Enfin, les banques signalent le décalage entre la stratégie climatique et leurs propres objectifs commerciaux ou ceux de leur clientèle, ainsi que les risques liés à l’activité de prêt en faveur du climat. 

Renforcement des capacités techniques

Le message qui ressort de notre enquête est clair : le principal axe d’action pour les grandes banques multilatérales de développement et institutions financières internationales, comme la BEI et l’ALIDE, en vue de soutenir le financement de l’action en faveur du climat semble passer essentiellement par le renforcement des capacités techniques, par exemple au moyen de programmes d’assistance technique.
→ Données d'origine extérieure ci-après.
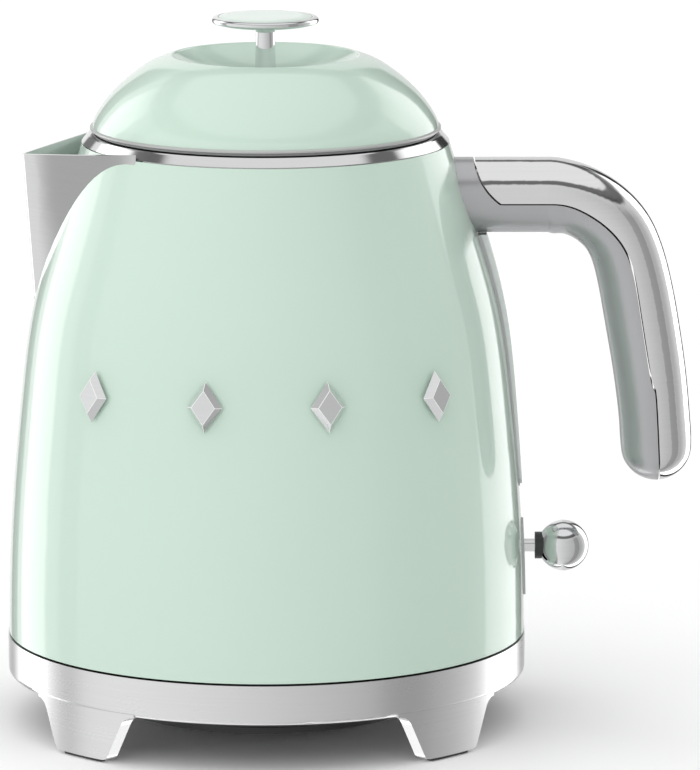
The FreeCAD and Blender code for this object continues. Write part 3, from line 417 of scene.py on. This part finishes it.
# %% Turn the knob and its disc
dish_low, dish_high = [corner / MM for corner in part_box("knob_disc")]
dish_r, low, high = dish_high.x, dish_low.z, dish_high.z
disc_low, disc_high = [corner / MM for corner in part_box("knob_inset")]
disc_r = disc_high.x
turn("knob_dish", rounded([(0, low, 0), (dish_r - 3, low, 1.5), (dish_r, low + 0.9, 1.2),
                           (dish_r - 0.1, high - 0.45, 0.8), (dish_r - 1.1, high, 0.6),
                           (disc_r + 0.06, high, 0.25), (disc_r + 0.06, disc_low.z, 0), (0, disc_low.z, 0)]),
     FINISHES["chrome"], "lid", "knob_disc")
turn("knob_enamel_disc", rounded([(0, disc_low.z, 0), (disc_r, disc_low.z, 0),
                                  (disc_r, disc_high.z - 0.35, 0.3),
                                  (disc_r - 2.0, disc_high.z - 0.08, 1.5), (0, disc_high.z, 0)]),
     FINISHES["mint_paint"], "lid", "knob_inset")

# %% [markdown]
# ## The ball on the lever
# The ball is turned about the lever's own axis, which lies along x. It is made upright like the
# rest, then its points are laid over, so the object itself stays unturned at the origin.

# %% Turn the ball
ball_low, ball_high = [Vector(corner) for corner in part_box("lever_ball")]
ball_mid = (ball_low + ball_high) / 2
ball_r = (ball_high.z - ball_low.z) / 2 / MM
ball_points = [(ball_r * math.sin(math.pi * n / 60), -ball_r * math.cos(math.pi * n / 60)) for n in range(61)]
ball = run_tree("lever_knob_ball", outline_mesh("lever_knob_ball", ball_points), turning,
                {"Steps": 120, "Finish": FINISHES["chrome"]})
ball.data.transform(Matrix.Translation(Vector((ball_high.x - ball_r * MM, ball_mid.y, ball_mid.z)))
                    @ Matrix.Rotation(math.pi / 2, 4, "Y"))
tidy(ball)
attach(ball, "lever")
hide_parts("lever_ball")
print("ball:", round(ball_r * 2, 1), "mm across")

# %% [markdown]
# ## Studs on the front
# Four lozenge studs sit in a row on the belly. One stud is a cone with four sides and its top cut
# off, stretched taller than wide. Placing four copies by hand would work, but a tree that puts one
# on each point, turned to face outwards by the point's own bearing, keeps them alike and square to
# the curve whatever the angles are. The heights come from the solid that they replace.

# %% The stud tree
STUD_BEARINGS = (-42.6, -13.3, 14.9, 43.3)
STUD_HALF_WIDTH, STUD_HALF_HEIGHT = 5.4 * MM, 7.6 * MM
STUD_PROUD = 1.1 * MM
BELLY_LEAN = math.radians(7.1)

studding, tree, wires = start_tree("studs_on_belly", [("Half width", "NodeSocketFloat"),
                                                      ("Half height", "NodeSocketFloat"),
                                                      ("Thickness", "NodeSocketFloat"),
                                                      ("Finish", "NodeSocketMaterial")])
blank = tree.node("GeometryNodeMeshCone", {}, {"Vertices": 4, "Radius Top": 0.66, "Radius Bottom": 1.0,
                                              "Depth": 1.0})
shape = tree.node("ShaderNodeCombineXYZ", {}, {"X": wires["Half width"], "Y": wires["Half height"],
                                              "Z": wires["Thickness"]})
stud = tree.node("GeometryNodeTransform", {}, {"Geometry": blank, "Scale": shape})
point = tree.node("GeometryNodeInputPosition")
flat = tree.node("ShaderNodeSeparateXYZ", {}, {0: point}).socket.node
bearing_here = tree.sum("ARCTAN2", Wire(tree, flat.outputs["X"]), 0 - Wire(tree, flat.outputs["Y"]))
turned = tree.node("ShaderNodeCombineXYZ", {}, {"X": math.pi / 2 - BELLY_LEAN, "Z": bearing_here})
facing = tree.node("FunctionNodeEulerToRotation", {}, {0: turned})
row_of_studs = tree.node("GeometryNodeInstanceOnPoints", {}, {"Points": wires["Outline"], "Instance": stud,
                                                            "Rotation": facing})
end_tree(studding, tree, row_of_studs, wires["Finish"])

# %% Set the studs
studs_low, studs_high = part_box("front_studs")
stud_z = (studs_low[2] + studs_high[2]) / 2
belly_r = -studs_low[1] / math.cos(math.radians(min(abs(b) for b in STUD_BEARINGS))) - STUD_PROUD
points_mesh = bpy.data.meshes.new("belly_studs")
points_mesh.from_pydata([(belly_r * math.sin(math.radians(b)), -belly_r * math.cos(math.radians(b)), stud_z)
                         for b in STUD_BEARINGS], [], [])
belly_studs = run_tree("belly_studs", points_mesh, studding,
                       {"Half width": STUD_HALF_WIDTH, "Half height": STUD_HALF_HEIGHT,
                        "Thickness": STUD_PROUD * 2, "Finish": FINISHES["chrome"]})
work = bmesh.new()
work.from_mesh(belly_studs.data)
bmesh.ops.remove_doubles(work, verts=work.verts, dist=1e-6)
bmesh.ops.bevel(work, geom=list(work.edges), offset=0.12 * MM, segments=2, affect="EDGES", profile=0.5)
work.to_mesh(belly_studs.data)
work.free()
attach(belly_studs, "jug")
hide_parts("front_studs")
print("studs:", len(STUD_BEARINGS), "at", round(stud_z / MM, 1), "mm high")

# %% [markdown]
# ## Floor and light
# The floor is a plain pale sheet, large enough that its edge never shows. A wide, soft sun from
# the upper left does the modelling: it makes the left of the body lighter than the right. The
# rest of the studio is the world itself, drawn as tall white screens and dark gaps between them,
# which cost nothing to render and stay where they are when the camera walks round. A black strip
# under the ceiling draws the dark line on polished metal. Metal looks past the floor into that
# studio, because a white floor in every reflection would wash it out.

# %% Lay the floor
FLOOR_SIZE = 9.0
FLOOR_Z = -0.0002                       # a hair under the feet, so that they never share a plane
floor_mesh = bpy.data.meshes.new("studio_floor")
half = FLOOR_SIZE / 2
floor_mesh.from_pydata([(-half, -half, FLOOR_Z), (half, -half, FLOOR_Z), (half, half, FLOOR_Z),
                        (-half, half, FLOOR_Z)], [], [(0, 1, 2, 3)])
floor = bpy.data.objects.new("studio_floor", floor_mesh)
bpy.context.scene.collection.objects.link(floor)
paper = Finish("floor_paper", (0.93, 0.93, 0.93), Specular_IOR_Level=0.1)
paper.vary_roughness(paper.noise(3.0, 2.0), 0.85, 0.95)
in_mirror = paper.node("ShaderNodeLightPath", out="Is Glossy Ray")
nothing = paper.node("ShaderNodeBsdfTransparent")
sheet = Wire(paper, paper.shader.outputs[0])
laid = paper.node("ShaderNodeMixShader", {}, {0: in_mirror, 1: sheet, 2: nothing})
paper.feed(paper.output.inputs["Surface"], laid)
floor_mesh.materials.append(paper.material)

# %% Hang the sun
SUN_STRENGTH = 1.35
SUN_SPREAD = math.radians(110)
SUN_FROM = Vector((-0.40, -0.50, 1.0))
sun_data = bpy.data.lights.new("key_light", "SUN")
sun_data.energy = SUN_STRENGTH
sun_data.angle = SUN_SPREAD
sun = bpy.data.objects.new("key_light", sun_data)
sun.rotation_mode = "QUATERNION"
sun.rotation_quaternion = SUN_FROM.to_track_quat("Z", "Y")
sun.visible_glossy = False
bpy.context.scene.collection.objects.link(sun)

# %% Draw the studio in the world
world = bpy.data.worlds.new("studio")
bpy.context.scene.world = world
world.use_nodes = True
studio = Tree(world.node_tree)
world.node_tree.nodes.clear()
direction = studio.node("ShaderNodeTexCoord", out="Generated")
xyz = studio.node("ShaderNodeSeparateXYZ", {}, {0: direction}).socket.node
east, north, up = (Wire(studio, xyz.outputs[n]) for n in range(3))
bearing = studio.sum("ARCTAN2", east, 0 - north) * (180 / math.pi)


def ease(value, start, end):
    return studio.node("ShaderNodeMapRange", {"interpolation_type": "SMOOTHSTEP"},
                       {"Value": value, "From Min": start, "From Max": end})


def screen(start, end, edge=3.0):
    """One between two bearings, nought elsewhere, in degrees from the front towards the right."""
    return ease(bearing, start - edge, start) * (1 - ease(bearing, end, end + edge))


LEFT_WALL, RIGHT_WALL = 0.98, 0.52
WALL_FADE, BACK_FADE = (-70, 80), (84, 112)     # bearings between which the wall's tone changes
CEILING = 0.80
CEILING_FADE = (0.45, 0.75)
DARK_BAND = (0.60, 0.66, 0.76, 0.82)    # heights where a black strip hangs, from edge to edge
BAND_GAIN, ABOVE_BAND = 0.62, 0.95
SCREENS = ((-140, -118, 1.25), (117, 148, 1.20))
GAPS = ((-160, -150, 0.75), (152, 162, 0.75), (54, 76, 0.16), (-104, -94, 0.45))
level = LEFT_WALL + ease(bearing, *WALL_FADE) * (RIGHT_WALL - LEFT_WALL)
level = level + ease(bearing, *BACK_FADE) * (CEILING - RIGHT_WALL)
top = ease(up, *CEILING_FADE)
for start, end, gain in SCREENS:
    level = level + screen(start, end) * gain
for start, end, gain in GAPS:
    level = level - screen(start, end) * gain
level = level + top * (CEILING - level)
band = ease(up, DARK_BAND[0], DARK_BAND[1]) * (1 - ease(up, DARK_BAND[2], DARK_BAND[3]))
above = ease(up, DARK_BAND[2], DARK_BAND[3])
level = level - band * BAND_GAIN
level = level + above * (ABOVE_BAND - level)
seen = studio.node("ShaderNodeLightPath", out="Is Camera Ray")
level = level + seen * (1 - level)
shade = studio.node("ShaderNodeCombineColor", {}, {0: level, 1: level, 2: level})
glow = studio.node("ShaderNodeBackground", {}, {"Color": shade, "Strength": 1.0})
world_out = world.node_tree.nodes.new("ShaderNodeOutputWorld")
studio.links.new(glow.socket, world_out.inputs["Surface"])
print("studio:", len(SCREENS), "screens and", len(GAPS), "gaps")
Le programme d’assistance technique de la BEI Greening Financial Systems pour l’écologisation des systèmes financiers, qui couvre à ce jour plus de dix pays d’Afrique, d’Asie centrale et d’Europe, en est un bon exemple.

Dans les prochaines étapes de notre étude, nous avons l’intention de compléter le tableau du financement climatique par les banques publiques de développement en nous intéressant notamment aux nouvelles questions suivantes : comment les flux liés au climat en direction de l’Amérique latine et des Caraïbes ont-ils évolué par type d’émetteur et de secteur ? Et quel volume le financement climatique par les banques publiques de développement représente-t-il par rapport à la capacité budgétaire de chaque pays ?

Nous comparerons également les résultats de cette enquête avec d’autres enquêtes menées par la BEI dans différentes régions et auprès d’autres acteurs tels que les banques commerciales et les entreprises.

Le rapport paraîtra à la mi-octobre.